Rather than trying to explain what is ultimately mysterious, let us look at the person we can understand a bit more fully. Moses, standing before the divine and not backing down. I already said that this seems impossible for us to do. Honestly, I’m not sure any of us will ever find ourselves in the position that Moses is in. I have not led people through a wilderness, compelled by my God and witnessing that same God’s presence like I would a friend. Yet, I have been in situations where I have had the chance to defend people or to let other people go after them. I’ve been in situations where people deserve to have someone go after them, and situations where it is completely unwarranted.
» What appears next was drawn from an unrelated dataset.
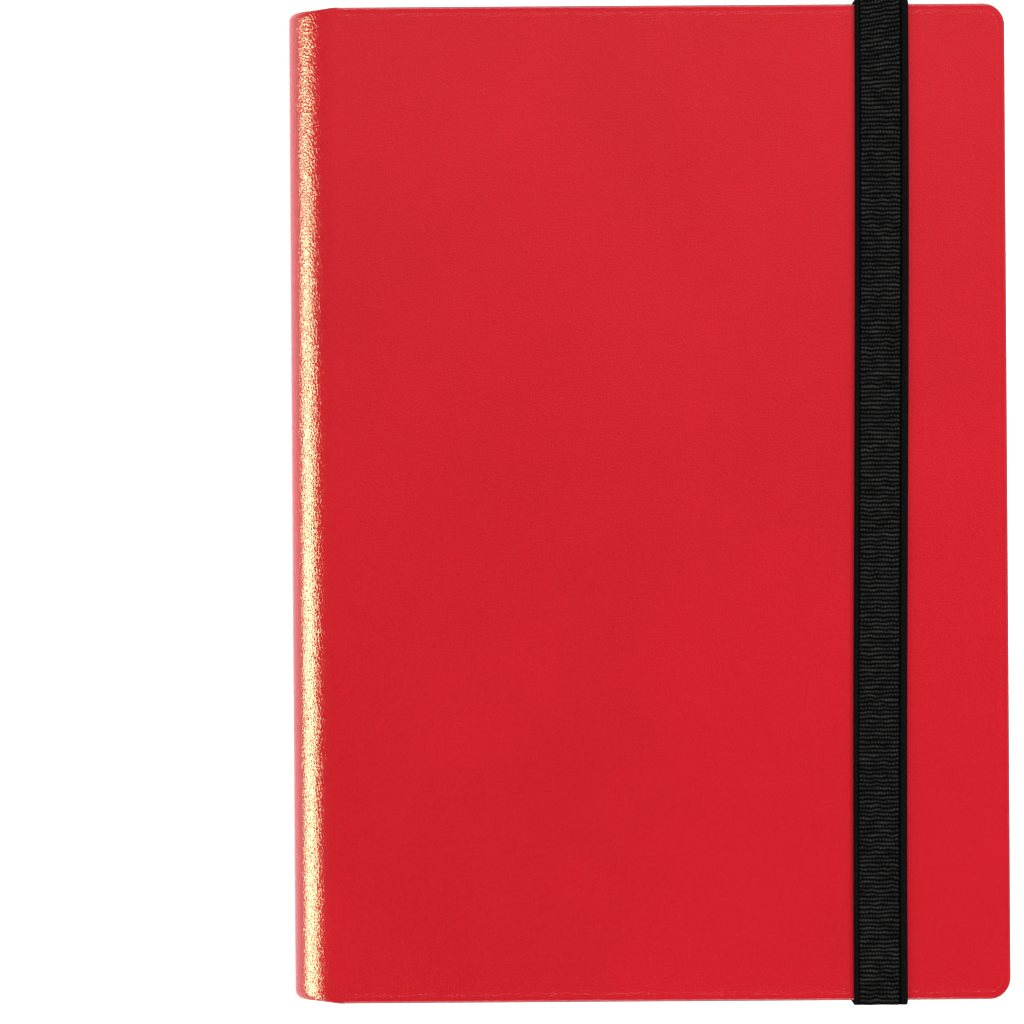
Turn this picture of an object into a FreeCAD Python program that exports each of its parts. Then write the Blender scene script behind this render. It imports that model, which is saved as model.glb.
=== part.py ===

Have I ever been able to stand up for them like Moses does here?

Moses looks at the sin of his people and immediately decides that God is right to be angry, but asks for God to reconsider what that anger means. Moses arbitrates for God’s people. Have we arbitrated for our neighbors in disputes? Have we, when a family member is berating another one, taken up for them? Not to wade into the middle of a fight that isn’t ours or to create a conflict triangle that doesn’t need to be there, but simply to say, “Hey! This is not how we do things!” Conflict, that thing which we fear so intensely, is going to happen, but are we willing to be people who speak to it as it ought to be.

God relents, not because Moses denied wrongdoing by his people, but because he knew that there was something else that could be done. God sees in Moses’s refutation, a reflection of God’s own soul. The truest thing to God in that moment is to relent, we see for a moment a reflection of our own tendencies to rush to an answer, only to find a better one after sitting and reflecting for a moment longer. Moses had everything to lose in that moment, but his love for God and God’s people was enough for him to stand up and defend them. Is our love great enough to do the same? For our coworkers, for our neighbors, for the enemies we cannot stand, and the inconveniences we try to wish away. Is our love great enough to quell wrath? Let us, like Moses, be unafraid to test it out. – Amen.